The stock exchange operator is in discussions with market participants about consolidating the 3,300 ETP listings spread across its Milan, Amsterdam, Paris, Oslo, Brussels, Dublin and Lisbon bourses on to one exchange.
Paul Young, head of ETF capital markets at Vanguard, the world’s second-largest asset manager, said “we think the initiative is a very positive development and will be transformational for how retail investors access ETFs at a lower cost”.
“This type of initiative is totally unique in the exchange space,” Young added. “All we have seen since Mifid in the early 2000s is more venue fragmentation within national borders, and very little to support cross-border flows, which mostly impacts retail flows since larger institutions at scale can pay for access to other markets.”
Vanguard, which manages the assets of more than 50mn investors globally, most of whom are retail, maintains that the introduction of Mifid, the EU’s Markets in Financial Instruments Directive, in 2007 led to a “proliferation of new platforms” that increased fragmentation in Europe’s capital markets, Young said.
Europe has “more than 10 times as many exchanges for listings” as the US, and no consolidated tape to bring together real-time data on security prices and trading volumes, which means European ETF investors are at a “cost disadvantage” compared to their US peers, Vanguard said in a white paper published in October.
Young said Mifid was designed to increase competition between exchanges, but no attempt was made to address the issue of fragmentation.
“Euronext have spent years acquiring exchanges but not really made any attempt to create a single venue,” Young said.
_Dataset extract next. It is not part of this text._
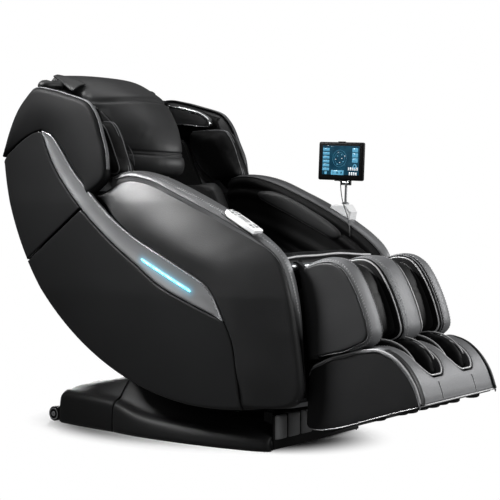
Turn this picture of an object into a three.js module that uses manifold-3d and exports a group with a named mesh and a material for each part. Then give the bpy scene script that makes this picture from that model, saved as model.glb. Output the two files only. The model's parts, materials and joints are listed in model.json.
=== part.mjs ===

Vanguard, in its white paper, found Europe has almost four times the number of ETF listings as the US, 11,925, despite having virtually the same number of ETFs as the US (2,967 vs 3,040) and just one-15th of the trading volume ($2.4tn vs $38tn).
It argued there was “a direct relationship between higher levels of market fragmentation within the European market and higher trading costs in the form of wider bid-ask spreads”.
“For S&P 500 [ETFs spreads] are four to five times wider in Europe. Some of that is down to time difference but the additional costs are down to fragmentation,” Young said.
Consolidating Euronext’s ETF listings on to one exchange could significantly eat into this cost differential.
“We have seen 35 per cent quoted by Euronext in terms of bid-offer spread savings,” Young said.
Retail investors are particularly disadvantaged by the higher cost of trading wider spreads. While institutional investors can shop around for the greatest liquidity and tightest trading spreads, Young said small investors were hit in the pocket if they attempted to do the same.
“Retail investors are locked into their ‘national’ capital markets ecosystem and paying too much to access equities even within the EU,” he argued.
“For example a French investor that wants to trade on a more liquid listing somewhere else even within the EU will pay additional costs to their broker because this is deemed an ‘international’ security. We call these ‘search costs’ and there is a level of protectionism at play that this initiative would signal a way to break open”, intensifying price competition in the process.
Retail investors “will have access to a much larger pool of investors to trade with. We think that will hugely reduce costs.”
Young would not be drawn on which of Euronext’s seven bourses Vanguard would prefer its ETFs to be listed on, although he said the asset manager had a “very strong focus on the UK, Italy, Germany, Switzerland and the Netherlands. That is where we tend to have ETFs listed for the reason that investors have a preference for local exchanges.”
On the face of it that would suggest Milan or Amsterdam would be Vanguard’s preferred option (the UK, German and Swiss bourses are outside of the Euronext network).
To Young, though, the choice of exchange is not that important, so long as it is equally accessible to retail investors everywhere.
Unlike some commentators, such as Bruno Poulin, chief executive of French asset manager Ossiam, and Kenneth Lamont, principal of research at Morningstar, Young is not calling for a single Europe-wide ETF exchange incorporating non-Euronext bourses as well.
“I’m not advocating for no fragmentation or competition,” he said. “In the US, other exchanges can compete for trading activity [aided by] a single consolidated tape.
“Ultimately that is what we would like to see in Europe. These venues can compete with each other,” he said.
Euronext declined to comment for this story but had previously told the Financial Times that “we are committed to addressing fragmentation in the European ETF market to unlock its full growth potential”.